What does success look like for you?
Success to me looks like realized potential. Success is taking everything that God gave me and putting it to good use. Being able to feed my family off my gifts, and hopefully a couple of generations behind me too! As young black kid from the south side of Chicago you realize that opportunities are not always afforded to everyone and that there’s different circumstances for people to access them. Those who do have a fair shot at an opportunity you have a genuine responsibility to maximize those opportunities and be the best you can for those who only wish to be in your shoes, or for those that sacrificed for you to have them. Being successful means taking everything God has dealt you, good bad, or worse, and daring to be great anyway. Leaving all fears behind and sharing your story with the world.
What can we expect next from you?
You can expect me to be in the lab writing and soon to be directing next, I want to foray into creating my own projects, one of which I have already begun in 2019 before the age of COVID. I started filming the pilot of my own scripted original comedy series that I intend to pitch to networks later this year entitled JU-jU. It is the comedic story of a superstitious screenwriter who derails from his Hollywood dreams after his childhood encounter with a Voodoo Priestess comes back to life in order to face his fears or success. So you can look out for that and more to come.

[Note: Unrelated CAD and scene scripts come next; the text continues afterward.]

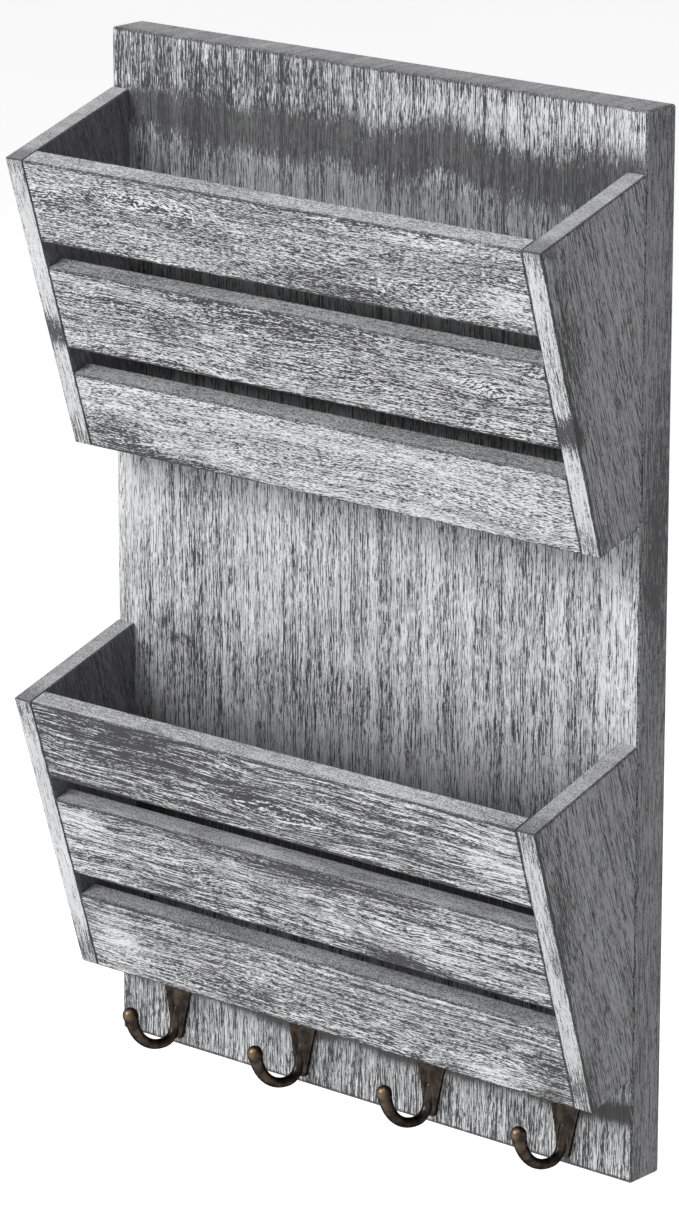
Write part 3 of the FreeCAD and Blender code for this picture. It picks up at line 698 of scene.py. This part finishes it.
def make_leaf(bm):
    """A grid pulled into a leaf, ridged along its middle, with its rim drawn back to the panel."""
    grid = bmesh.ops.create_grid(bm, x_segments=4, y_segments=LEAF_ROWS, size=0.5)["verts"]
    for vert in grid:
        height = (vert.co.y + 0.5) * LEAF_HEIGHT
        half = leaf_half_width(height)
        share = vert.co.x * 2
        fall = (LEAF_RIDGE - LEAF_EDGE) * abs(share) * half / (LEAF_WIDTH / 2)
        vert.co = Vector((share * half, -LEAF_RIDGE + fall, height))
    rim = [edge for edge in bm.edges if edge.is_boundary]
    drawn = bmesh.ops.extrude_edge_only(bm, edges=rim)["geom"]
    for item in drawn:
        if isinstance(item, bmesh.types.BMVert):
            item.co.y = 0
    bmesh.ops.holes_fill(bm, edges=[edge for edge in bm.edges if edge.is_boundary], sides=0)
    bmesh.ops.recalc_face_normals(bm, faces=bm.faces)


bm = bmesh.new()
make_leaf(bm)
print("leaf faces:", len(bm.faces))

# %% [markdown]
# ### The prong's path
#
# The prong comes down steeply along the leaf, turns through a tight bend, and sweeps up again on a wide
# one. Along the wide bend it thickens to a neck, and the knob is a ball that the neck swells into. A
# station is a place in the hook's own upright plane, the heading there, and the diameter.

# %% Stations along the prong
PRONG = 4.4  # diameters, radii and places are in millimetres, turns in degrees
START_LEAN = 10
TIGHT_BEND = 7.0
BEND_PLACE = -10.0
WIDE_BEND = 21.5
SWEEP = 75
ROOT_LENGTH = 8
ROOT_SIZE, ROOT_GROWTH = 3.4, 0.3
NECK_GROWTH = 1.5
KNOB = 6.8
SWELL = 2.6
KNOB_END = 0.97  # how far the rings go round the knob, where 1 is its very end
ROOT_STEPS, TIGHT_STEPS, WIDE_STEPS, SWELL_STEPS, KNOB_STEPS = 4, 8, 12, 3, 10


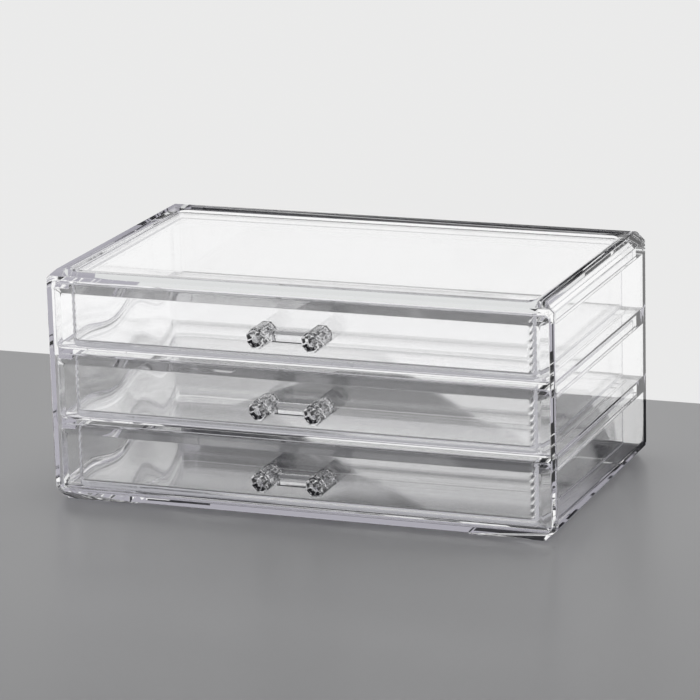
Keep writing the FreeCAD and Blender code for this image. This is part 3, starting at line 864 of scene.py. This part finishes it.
def makePins(level, sizes):
    s = knobSettings
    low, high = cornersOf(level + "_handle_pins")
    slim = (high.z - low.z) / 2 - s["pinClearance"]
    ends = [(low.y, slim - s["ease"], 0), (low.y + s["ease"], slim, 0),
            (high.y - s["ease"], slim, 0), (high.y, slim - s["ease"], 0)]
    pins = ringedPiece(level + "HandlePins", ends, s["segments"])
    work = bmesh.new()
    for side in (-1, 1):
        place = Matrix.Translation((side * sizes["Knob Spacing"] / 2, 0, sizes["Height"]))
        start = len(work.verts)
        work.from_mesh(pins.data)
        work.verts.ensure_lookup_table()
        bmesh.ops.transform(work, matrix=place, verts=work.verts[start:])
    work.to_mesh(pins.data)
    work.free()
    finishPiece(pins, clearHandle, [level + "_handle_pins"], 0)


handleLow, handleHigh = cornersOf("bottom_handle")
knobPattern = makeKnob(handleLow.y, handleHigh.y)
handleTree = makeHandleTree(knobPattern, handleSizes("bottom"))
for level in levelNames:
    levelSizes = handleSizes(level)
    handle = growPiece(level + "DrawerHandle", handleTree, levelSizes, clearHandle)
    finishPiece(handle, clearHandle, [level + "_handle"], knobSettings["ease"], segments=2)
    makePins(level, levelSizes)
bpy.data.objects.remove(knobPattern)
print("stage: handles made")


# the table, the studio and the camera: mirrored rays meet a painted pale reflection and a painted black
# shade on the table in place of its own shading

turnedOnce = 0.5                 # a ray whose glossy depth is above this has been mirrored

table = {
    "front": -1.2,
    "back": 0.1655,
    "halfWidth": 1.2,
    "height": -0.0001,           # a hair under the feet, so that their soles and the table stay apart
    "colour": (0.31, 0.31, 0.315, 1),
    "roughness": 0.3,
    "paintedPaleReflection": (0.80, 0.80, 0.80, 1),     # a painted pale reflection: the glowing tone that mirrored rays meet on the table in front of the organizer and a painted black shade, which they meet under and behind it
    "paintedBlackShade": (0.03, 0.03, 0.033, 1),    # and under and behind it
    "paintedReflectionFade": (-0.10, -0.07),
}


def makeTableMaterial():
    material = newMaterial("paleTable")
    tree = material.node_tree
    top = addNode(tree, "ShaderNodeBsdfPrincipled", 0, 0)
    top.inputs["Base Color"].default_value = table["colour"]
    top.inputs["Roughness"].default_value = table["roughness"]
    coordinates = addNode(tree, "ShaderNodeTexCoord", -800, -400)
    place = addNode(tree, "ShaderNodeSeparateXYZ", -600, -400)
    isBehind = mapRange(tree, place.outputs["Y"], table["paintedReflectionFade"], -400, -400)
    # painted on the table as emission: a pale painted reflection and a painted black shade, seen only by
    # mirrored rays
    paintedOnTable = addNode(tree, "ShaderNodeEmission", 0, -400)
    tone = mixTones(tree, isBehind, table["paintedPaleReflection"], table["paintedBlackShade"], -200, -400)
    feed(tree, paintedOnTable.inputs["Color"], tone)
    path = addNode(tree, "ShaderNodeLightPath", -200, 400)
    choose = addNode(tree, "ShaderNodeMixShader", 300, 0)
    mirrored = calculate(tree, path.outputs["Glossy Depth"], turnedOnce, "GREATER_THAN", 0, 400)
    feed(tree, choose.inputs["Fac"], mirrored)
    out = addNode(tree, "ShaderNodeOutputMaterial", 500, 0)
    connect(tree,
            (coordinates, "Object", place, "Vector"),
            (top, "BSDF", choose, 1),
            (paintedOnTable, "Emission", choose, 2),
            (choose, "Shader", out, "Surface"))
    return material


def makeTable():
    mesh = bpy.data.meshes.new("tableTop")
    half, front, back, height = (table[key] for key in ("halfWidth", "front", "back", "height"))
    corners = [(-half, front, height), (half, front, height), (half, back, height), (-half, back, height)]
    mesh.from_pydata(corners, [], [(0, 1, 2, 3)])
    mesh.materials.append(makeTableMaterial())
    newPiece("tableTop", mesh)


makeTable()

studio = {
    "backdrop": (0.825, 0.825, 0.823, 1),
    "darkRoom": (0.02, 0.02, 0.023, 1),
    "sides": (0.10, 0.36),       # the white sheet behind fades in between these, along Y
    "top": (0.33, 0.41),         # and fades out between these, upwards
    "ceiling": (0.56, 0.70),     # above a dark gap the pale ceiling fades in
    "ceilingGrey": 0.7,
    "seenThrough": 1.2,          # how strong the backdrop is through the plastic; it stays under white
}


def makeStudio():
    world = bpy.data.worlds.new("studio")
    scene.world = world
    world.use_nodes = True
    tree = world.node_tree
    tree.nodes.clear()
    coordinates = addNode(tree, "ShaderNodeTexCoord", -1100, 0)
    direction = addNode(tree, "ShaderNodeSeparateXYZ", -900, 0)
    y, z = direction.outputs["Y"], direction.outputs["Z"]
    behind = mapRange(tree, y, studio["sides"], -700, 300, interpolation_type="SMOOTHSTEP")
    sheetTop = mapRange(tree, z, studio["top"], -700, 0, (1.0, 0.0), interpolation_type="SMOOTHSTEP")
    ceiling = mapRange(tree, z, studio["ceiling"], -700, -300, (0.0, studio["ceilingGrey"]),
                       interpolation_type="SMOOTHSTEP")
    upwards = calculate(tree, sheetTop, ceiling, "MAXIMUM", -500, -100)
    sheet = calculate(tree, behind, upwards, "MULTIPLY", -350, 0)
    path = addNode(tree, "ShaderNodeLightPath", -700, 700)
    through = path.outputs["Is Transmission Ray"]
    unmirrored = calculate(tree, path.outputs["Glossy Depth"], turnedOnce, "LESS_THAN", -500, 600)
    lookThrough = calculate(tree, through, unmirrored, "MULTIPLY", -350, 600)
    straight = calculate(tree, lookThrough, path.outputs["Is Camera Ray"], "MAXIMUM", -200, 400)
    seen = calculate(tree, sheet, straight, "MAXIMUM", -50, 0)
    back = addNode(tree, "ShaderNodeBackground", 300, 0)
    feed(tree, back.inputs["Color"], mixTones(tree, seen, studio["darkRoom"], studio["backdrop"], 100, 0))
    feed(tree, back.inputs["Strength"],
         mapRange(tree, through, (0.0, 1.0), 100, 400, (1.0, studio["seenThrough"])))
    out = addNode(tree, "ShaderNodeOutputWorld", 500, 0)
    connect(tree,
            (coordinates, "Generated", direction, "Vector"),
            (back, "Background", out, "Surface"))


makeStudio()

softbox = {
    "size": (0.9, 0.6),
    "energy": 13,
    "place": (0, 0.1, 1.3),
    "aim": (0, 0, 0),
}


def placeSoftbox():
    lamp = bpy.data.lights.new("overheadSoftbox", "AREA")
    lamp.shape = "RECTANGLE"
    lamp.size, lamp.size_y = softbox["size"]
    lamp.energy = softbox["energy"]
    lampObject = bpy.data.objects.new("overheadSoftbox", lamp)
    lampObject.location = softbox["place"]
    aim = Vector(softbox["aim"]) - lampObject.location
    lampObject.rotation_euler = aim.to_track_quat("-Z", "Y").to_euler()
    lampObject.visible_glossy = False            # the plastic shows the studio's sheet, not the lamp
    lampObject.visible_transmission = False
    scene.collection.objects.link(lampObject)


placeSoftbox()

shot = {
    "azimuth": 21.1468,          # degrees
    "elevation": 15.1106,
    "roll": -1.5531,
    "distance": 1.72213,
    "lens": 193.02,
    "sensor": 36,
    "clipStart": 0.05,
    "target": (-0.000754, 0.007035, 0.059932),
}


def placeCamera():
    azimuth, elevation, roll = (math.radians(shot[key]) for key in ("azimuth", "elevation", "roll"))
    back = Vector((math.sin(azimuth) * math.cos(elevation),
                   -math.cos(azimuth) * math.cos(elevation), math.sin(elevation)))
    right = Vector((math.cos(azimuth), math.sin(azimuth), 0))
    up = back.cross(right)
    rolledRight = right * math.cos(roll) + up * math.sin(roll)
    rolledUp = up * math.cos(roll) - right * math.sin(roll)
    data = bpy.data.cameras.new("studioCamera")
    data.lens = shot["lens"]
    data.sensor_width = shot["sensor"]
    data.clip_start = shot["clipStart"]
    camera = bpy.data.objects.new("studioCamera", data)
    turn = Matrix((rolledRight, rolledUp, back)).transposed().to_4x4()
    camera.matrix_world = Matrix.Translation(Vector(shot["target"]) + back * shot["distance"]) @ turn
    scene.collection.objects.link(camera)
    scene.camera = camera


placeCamera()
scene.view_settings.view_transform = "Standard"
bounces = {
    "max_bounces": 40,
    "transmission_bounces": 40,
    "glossy_bounces": 24,
    "diffuse_bounces": 2,
    "transparent_max_bounces": 64,
}
for name, count in bounces.items():
    setattr(scene.cycles, name, count)
scene.cycles.use_denoising = True
print("stage: table, studio and camera set")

Jason Mimms began his career in Atlanta on B.E.T.’s “Hell Date” Season 2 while still a student at Clark Atlanta University, graduating class of 2008 with a B.A. in Theatre Arts. After college and with new commercial success he moved to Los Angeles with that momentum to further his career as a working actor.
Mimms is most known for his appearances in AllBLK Network’s “Stuck With You”, TruTv’s Laff Mobb’s “Laugh Tracks”, B.E.T’s “Boy Bye” and “Her Only Choice” along with several commercials, including a spot during Super Bowl LIII in 2019.
As a proud member of the Gamma Kappa Chapter of Kappa Alpha Psi Fraternity Inc. he continues to embody the CAU motto, “Find A Way or Make One,” creating his own comedy series, JU-jU.